▶ YOUR TASK
Take the data below and copy exactly the lines starting at the one with "Write part 2" and finishing at the one with "faces, SATIN, collection)", both included.

▶ MATERIAL
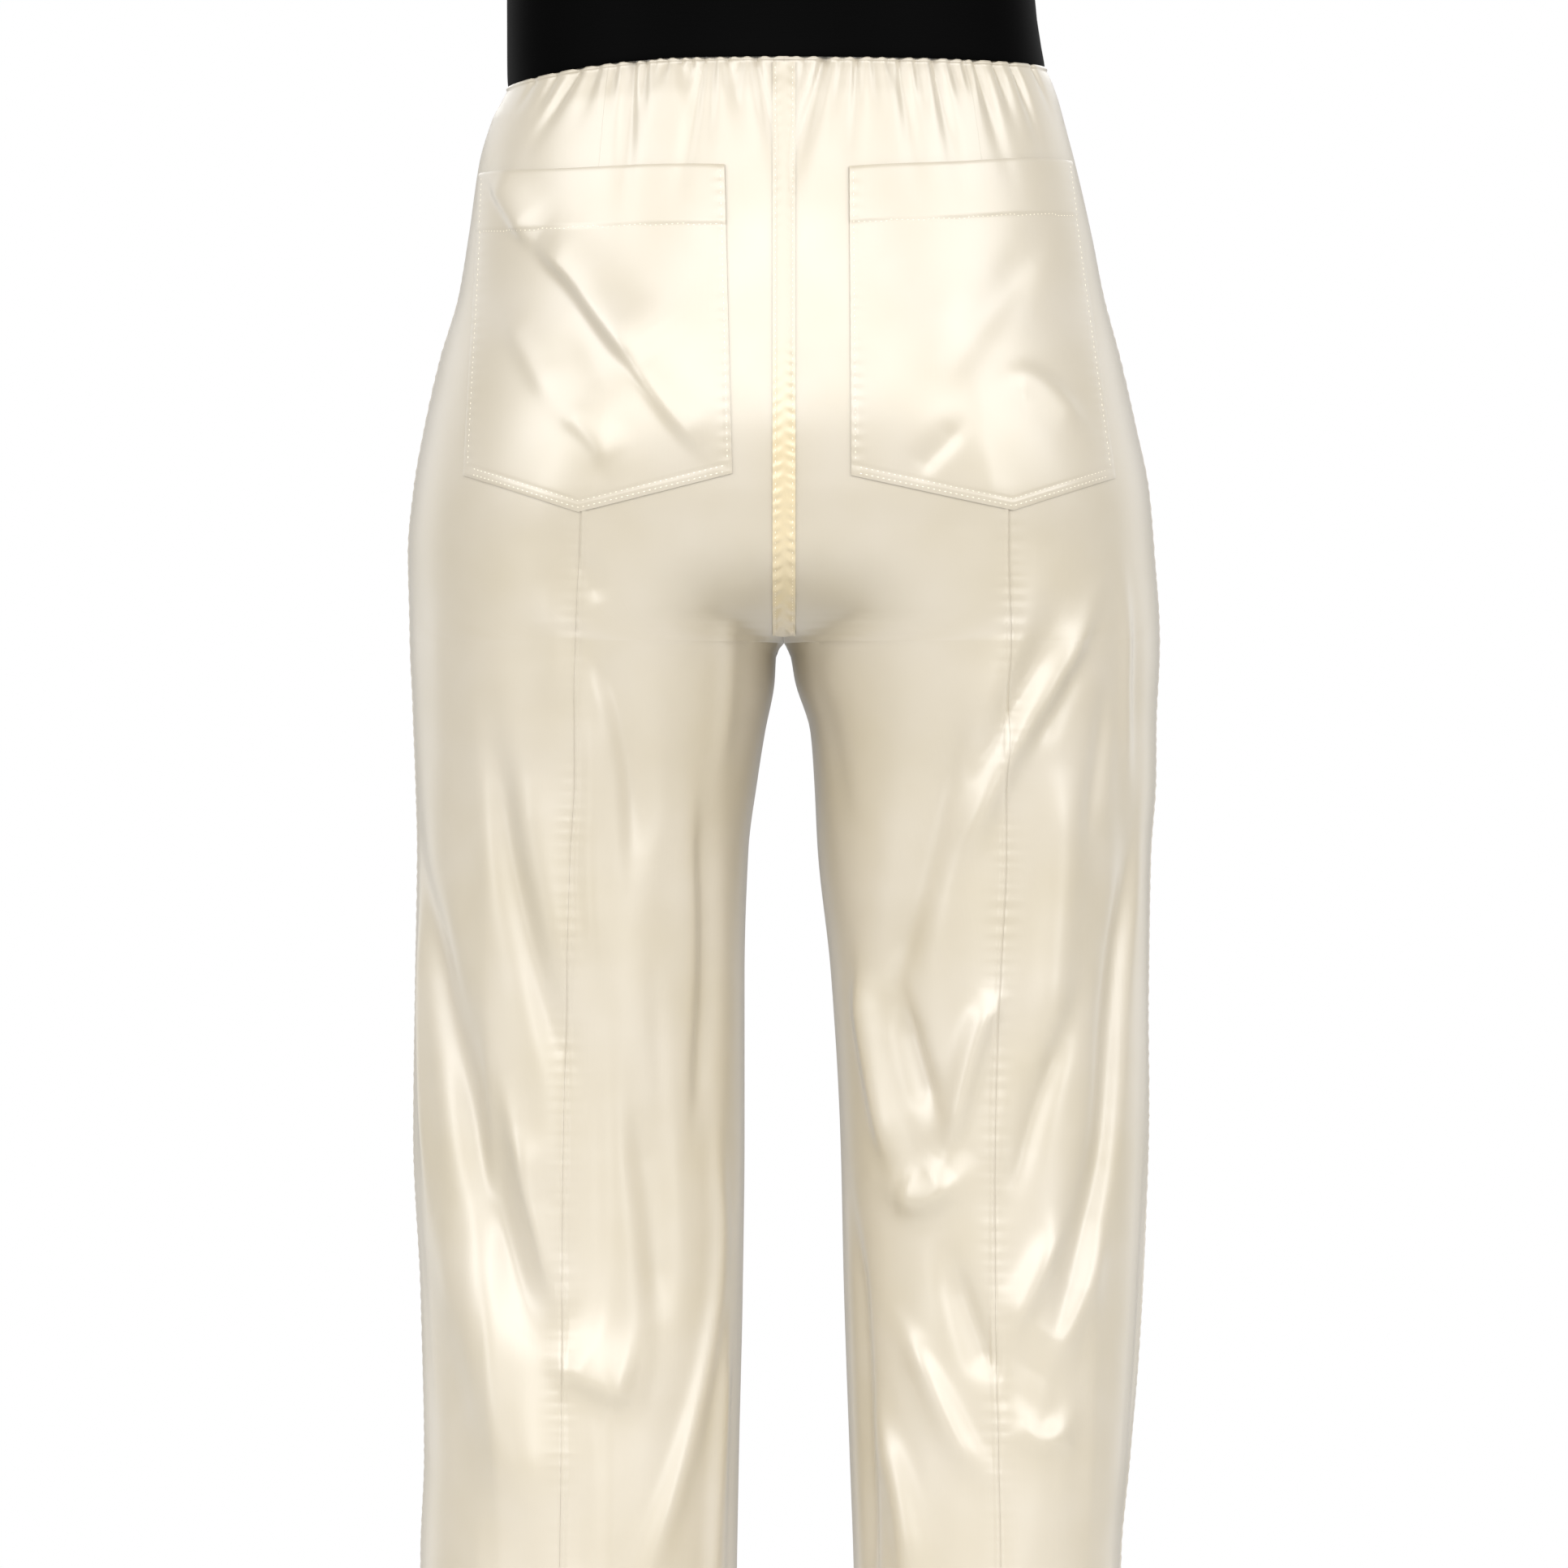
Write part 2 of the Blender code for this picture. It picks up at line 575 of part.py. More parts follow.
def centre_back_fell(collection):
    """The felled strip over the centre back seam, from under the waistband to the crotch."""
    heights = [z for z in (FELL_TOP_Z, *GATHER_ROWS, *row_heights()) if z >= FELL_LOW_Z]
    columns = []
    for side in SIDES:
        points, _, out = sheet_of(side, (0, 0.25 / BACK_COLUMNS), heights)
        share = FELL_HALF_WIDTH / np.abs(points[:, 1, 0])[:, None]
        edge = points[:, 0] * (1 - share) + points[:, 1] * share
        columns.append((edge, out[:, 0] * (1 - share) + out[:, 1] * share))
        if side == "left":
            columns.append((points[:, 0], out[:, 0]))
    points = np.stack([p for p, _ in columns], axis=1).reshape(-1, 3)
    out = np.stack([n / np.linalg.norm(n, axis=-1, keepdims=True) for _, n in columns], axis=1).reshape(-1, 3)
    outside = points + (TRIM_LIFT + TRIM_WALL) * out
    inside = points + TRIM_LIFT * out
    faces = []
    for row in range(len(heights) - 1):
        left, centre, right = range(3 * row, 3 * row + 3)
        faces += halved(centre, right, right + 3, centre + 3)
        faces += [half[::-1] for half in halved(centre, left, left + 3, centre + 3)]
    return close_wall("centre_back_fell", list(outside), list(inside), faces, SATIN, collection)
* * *
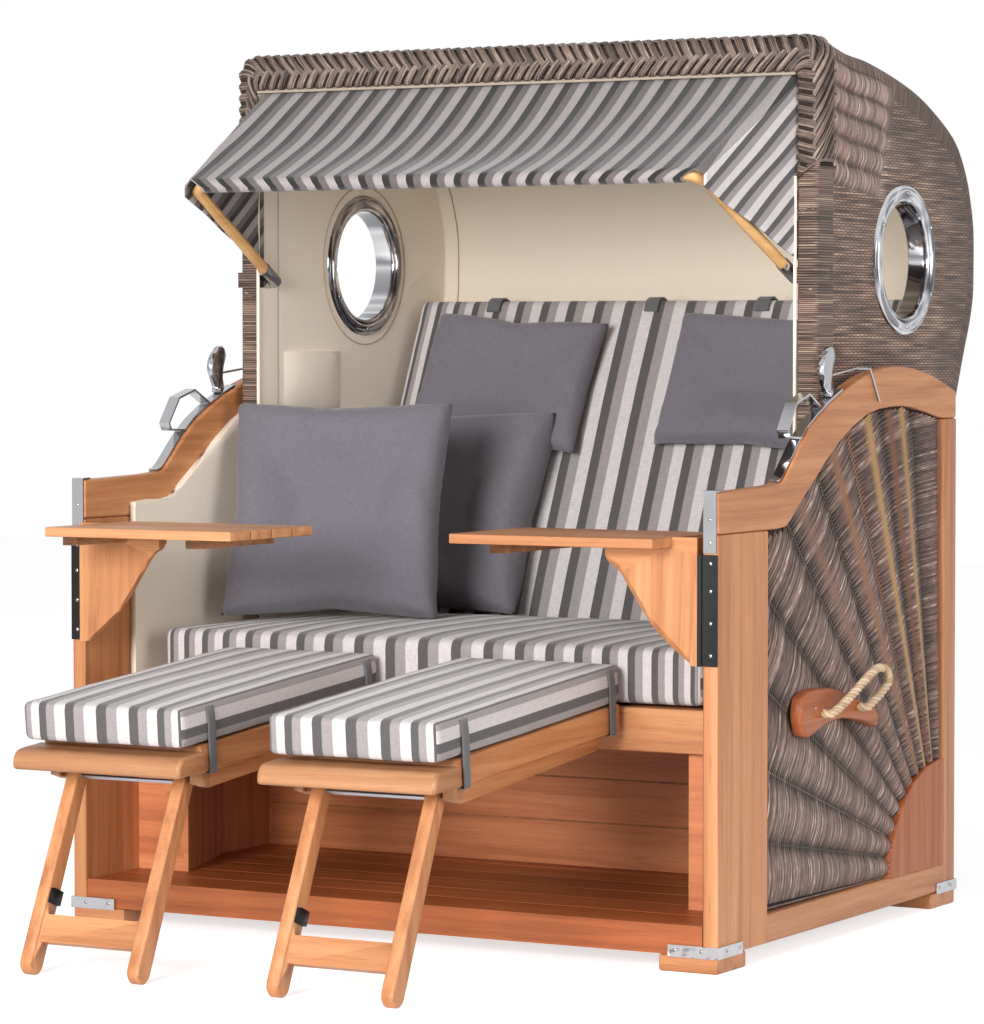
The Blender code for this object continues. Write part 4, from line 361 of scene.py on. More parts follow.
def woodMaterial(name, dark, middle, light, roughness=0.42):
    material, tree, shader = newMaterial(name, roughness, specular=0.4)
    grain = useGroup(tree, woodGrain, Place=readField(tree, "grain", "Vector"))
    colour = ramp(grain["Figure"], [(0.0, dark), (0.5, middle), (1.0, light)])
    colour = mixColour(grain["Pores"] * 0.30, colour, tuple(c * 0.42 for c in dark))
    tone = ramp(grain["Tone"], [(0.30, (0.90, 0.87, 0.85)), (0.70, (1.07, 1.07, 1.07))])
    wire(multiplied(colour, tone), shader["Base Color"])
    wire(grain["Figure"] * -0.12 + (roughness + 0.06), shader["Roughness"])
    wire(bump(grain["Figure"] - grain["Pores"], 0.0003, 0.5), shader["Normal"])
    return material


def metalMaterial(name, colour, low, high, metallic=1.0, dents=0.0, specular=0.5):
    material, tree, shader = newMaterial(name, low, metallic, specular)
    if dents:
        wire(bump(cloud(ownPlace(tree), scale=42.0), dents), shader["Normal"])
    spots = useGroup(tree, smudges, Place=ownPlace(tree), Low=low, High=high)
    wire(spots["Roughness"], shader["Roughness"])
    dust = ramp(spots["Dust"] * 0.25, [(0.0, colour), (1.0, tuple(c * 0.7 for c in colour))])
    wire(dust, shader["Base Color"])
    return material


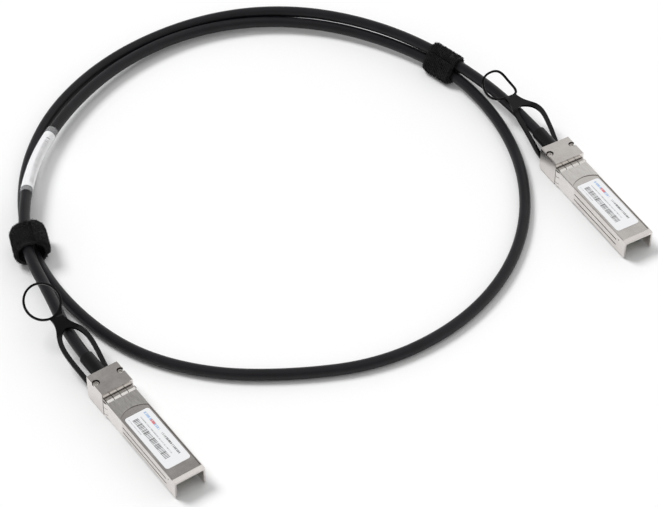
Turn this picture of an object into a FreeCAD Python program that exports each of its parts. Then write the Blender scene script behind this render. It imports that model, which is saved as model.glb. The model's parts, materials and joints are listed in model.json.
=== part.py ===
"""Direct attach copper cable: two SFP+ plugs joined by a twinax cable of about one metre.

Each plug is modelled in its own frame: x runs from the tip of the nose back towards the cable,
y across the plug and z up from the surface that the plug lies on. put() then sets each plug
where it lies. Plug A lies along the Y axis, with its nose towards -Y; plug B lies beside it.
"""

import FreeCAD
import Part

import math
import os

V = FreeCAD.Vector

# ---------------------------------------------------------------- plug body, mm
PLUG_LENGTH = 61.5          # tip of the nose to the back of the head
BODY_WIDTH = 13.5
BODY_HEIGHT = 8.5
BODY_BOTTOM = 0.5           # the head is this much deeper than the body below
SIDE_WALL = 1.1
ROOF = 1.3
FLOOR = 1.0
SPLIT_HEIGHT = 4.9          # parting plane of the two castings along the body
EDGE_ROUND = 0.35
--
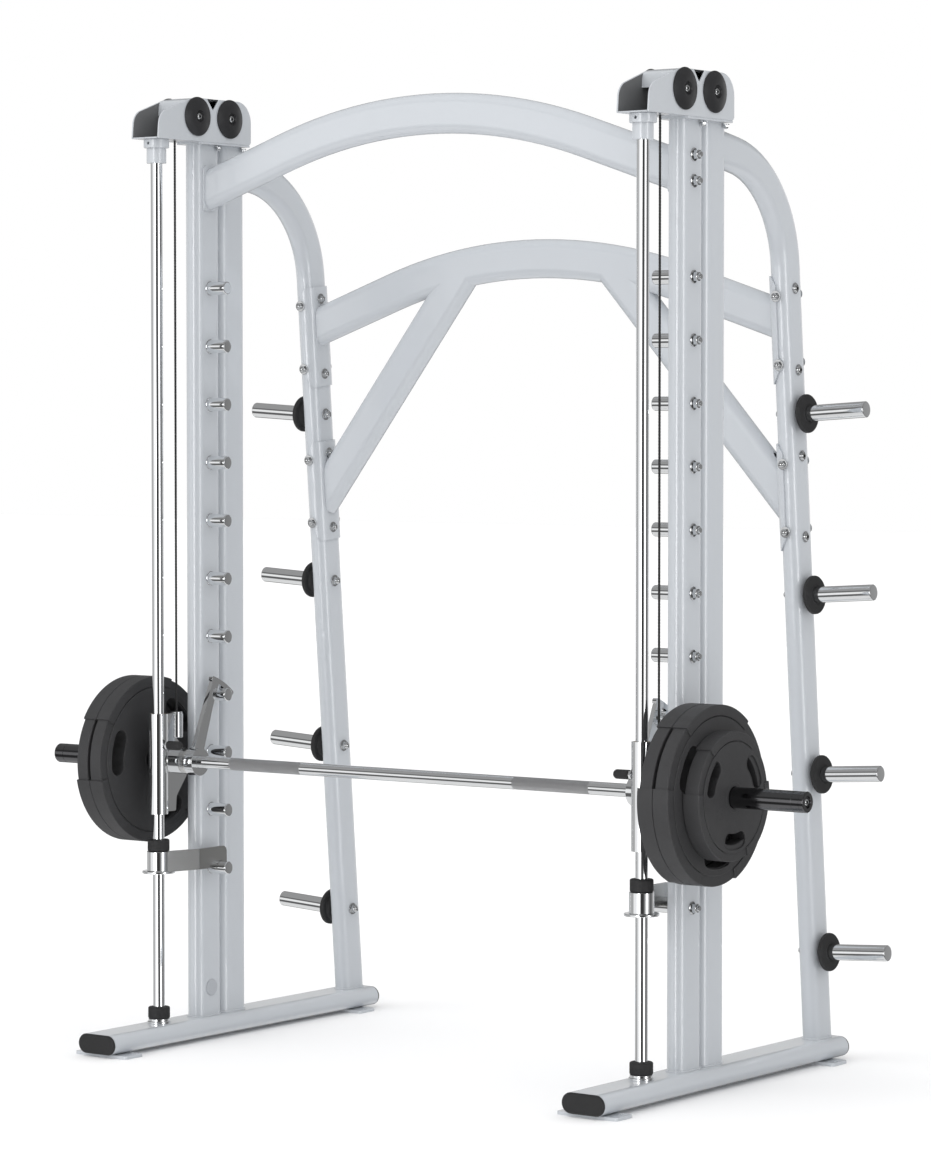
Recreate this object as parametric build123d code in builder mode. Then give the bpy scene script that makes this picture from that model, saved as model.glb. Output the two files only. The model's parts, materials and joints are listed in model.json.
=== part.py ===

▶ SOLUTION FOR THIS PROBLEM
Write part 2 of the Blender code for this picture. It picks up at line 575 of part.py. More parts follow.
def centre_back_fell(collection):
    """The felled strip over the centre back seam, from under the waistband to the crotch."""
    heights = [z for z in (FELL_TOP_Z, *GATHER_ROWS, *row_heights()) if z >= FELL_LOW_Z]
    columns = []
    for side in SIDES:
        points, _, out = sheet_of(side, (0, 0.25 / BACK_COLUMNS), heights)
        share = FELL_HALF_WIDTH / np.abs(points[:, 1, 0])[:, None]
        edge = points[:, 0] * (1 - share) + points[:, 1] * share
        columns.append((edge, out[:, 0] * (1 - share) + out[:, 1] * share))
        if side == "left":
            columns.append((points[:, 0], out[:, 0]))
    points = np.stack([p for p, _ in columns], axis=1).reshape(-1, 3)
    out = np.stack([n / np.linalg.norm(n, axis=-1, keepdims=True) for _, n in columns], axis=1).reshape(-1, 3)
    outside = points + (TRIM_LIFT + TRIM_WALL) * out
    inside = points + TRIM_LIFT * out
    faces = []
    for row in range(len(heights) - 1):
        left, centre, right = range(3 * row, 3 * row + 3)
        faces += halved(centre, right, right + 3, centre + 3)
        faces += [half[::-1] for half in halved(centre, left, left + 3, centre + 3)]
    return close_wall("centre_back_fell", list(outside), list(inside), faces, SATIN, collection)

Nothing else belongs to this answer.